The original OSINTw project was licensed under the GNU GPL v3 license, due to reasons tied directly to my personal beliefs. When creating software where a strong financial goal doesn't stand in the way of open-sourcing the project, I'm personally of the strong belief that open-source development using strong copy-left licenses like the GNU GPL will result in work from the developer and potential contributors which creates the greatest benefit for the general community, and as such OSINTw was created using this very model. When OSINTer 1.0 came along, and the project evolved into using a central server, I then moved it from the GPL to the AGPL v3 license, as this is much more targeted towards software designed to run on servers, but the general idea behind the license persisted.
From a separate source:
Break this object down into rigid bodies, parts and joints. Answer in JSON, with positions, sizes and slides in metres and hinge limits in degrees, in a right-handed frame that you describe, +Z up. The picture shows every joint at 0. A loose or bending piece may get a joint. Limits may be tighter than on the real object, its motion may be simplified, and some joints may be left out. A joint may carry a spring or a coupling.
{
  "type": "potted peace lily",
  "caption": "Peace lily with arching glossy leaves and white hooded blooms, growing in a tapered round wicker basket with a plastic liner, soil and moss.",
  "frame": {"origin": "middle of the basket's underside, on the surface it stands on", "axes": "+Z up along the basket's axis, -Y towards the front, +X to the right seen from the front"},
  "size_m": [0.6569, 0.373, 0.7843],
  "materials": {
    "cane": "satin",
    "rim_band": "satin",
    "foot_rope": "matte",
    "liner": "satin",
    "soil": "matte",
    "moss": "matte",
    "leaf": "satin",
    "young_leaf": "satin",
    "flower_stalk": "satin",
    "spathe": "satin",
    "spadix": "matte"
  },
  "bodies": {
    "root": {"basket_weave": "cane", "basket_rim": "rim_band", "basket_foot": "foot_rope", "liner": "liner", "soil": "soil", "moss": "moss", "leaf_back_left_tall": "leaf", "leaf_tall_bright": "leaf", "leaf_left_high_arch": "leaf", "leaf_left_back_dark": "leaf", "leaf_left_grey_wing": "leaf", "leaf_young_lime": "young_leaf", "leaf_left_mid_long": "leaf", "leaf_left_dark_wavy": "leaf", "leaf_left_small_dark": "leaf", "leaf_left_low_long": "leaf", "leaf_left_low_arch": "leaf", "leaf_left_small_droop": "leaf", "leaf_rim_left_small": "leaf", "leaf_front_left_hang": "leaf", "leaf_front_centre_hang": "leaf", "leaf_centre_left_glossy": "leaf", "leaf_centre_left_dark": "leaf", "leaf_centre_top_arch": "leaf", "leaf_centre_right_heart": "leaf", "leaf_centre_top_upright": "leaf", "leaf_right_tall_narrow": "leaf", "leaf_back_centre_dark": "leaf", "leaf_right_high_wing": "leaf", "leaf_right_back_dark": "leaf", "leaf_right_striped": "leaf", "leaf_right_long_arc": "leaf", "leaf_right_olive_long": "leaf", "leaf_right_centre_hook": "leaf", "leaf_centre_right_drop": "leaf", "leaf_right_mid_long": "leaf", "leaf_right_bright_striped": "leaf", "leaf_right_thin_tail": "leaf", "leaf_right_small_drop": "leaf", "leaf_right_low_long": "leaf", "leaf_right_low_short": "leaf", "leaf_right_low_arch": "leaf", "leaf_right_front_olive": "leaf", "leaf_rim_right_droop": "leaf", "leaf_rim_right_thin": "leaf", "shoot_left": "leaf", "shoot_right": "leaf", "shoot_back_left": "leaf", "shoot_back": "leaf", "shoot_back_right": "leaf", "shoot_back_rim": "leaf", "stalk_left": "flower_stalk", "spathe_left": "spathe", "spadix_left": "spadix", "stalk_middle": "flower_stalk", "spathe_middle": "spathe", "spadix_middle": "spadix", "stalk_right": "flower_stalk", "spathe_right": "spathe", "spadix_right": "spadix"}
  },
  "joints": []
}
This happened once again with the move to SSPL on OSINTer 2.0, and while this technically isn't an open-source license, the general idea behind the license once again persisted with the SSPL license being much the same as the AGPL.
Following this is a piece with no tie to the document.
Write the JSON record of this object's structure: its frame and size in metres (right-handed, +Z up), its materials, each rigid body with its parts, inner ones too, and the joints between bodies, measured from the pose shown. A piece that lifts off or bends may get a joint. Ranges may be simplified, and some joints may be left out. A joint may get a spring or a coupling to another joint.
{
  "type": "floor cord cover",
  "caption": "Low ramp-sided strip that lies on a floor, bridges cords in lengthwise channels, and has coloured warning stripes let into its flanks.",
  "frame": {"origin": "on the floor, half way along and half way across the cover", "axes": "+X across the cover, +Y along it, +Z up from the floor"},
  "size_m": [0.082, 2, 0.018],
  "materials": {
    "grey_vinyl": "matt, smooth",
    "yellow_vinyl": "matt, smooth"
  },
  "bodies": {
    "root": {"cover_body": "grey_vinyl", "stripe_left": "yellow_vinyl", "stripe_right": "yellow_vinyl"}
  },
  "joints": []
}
Unfortunately, locating financial support for the project proved to be harder than expected and after I finished the danish STX education, I realized that the development of OSINTer simply could not go on without funding from some source. Therefore, I removed the license from the current and all future releases of the project in the hopes that this move would encourage some of the industry leaders using OSINTer to contribute to the project financially. This means that while the current source code for OSINTer is completely available online, all rights are reserved, and it is therefore not actually possible for anyone but the owner of the project to use, modify or distribute the project for any purpose. This is something I would very much like to change in the future, but until a more sustainable way of developing OSINTer has been located, this is unfortunately the way things has to be.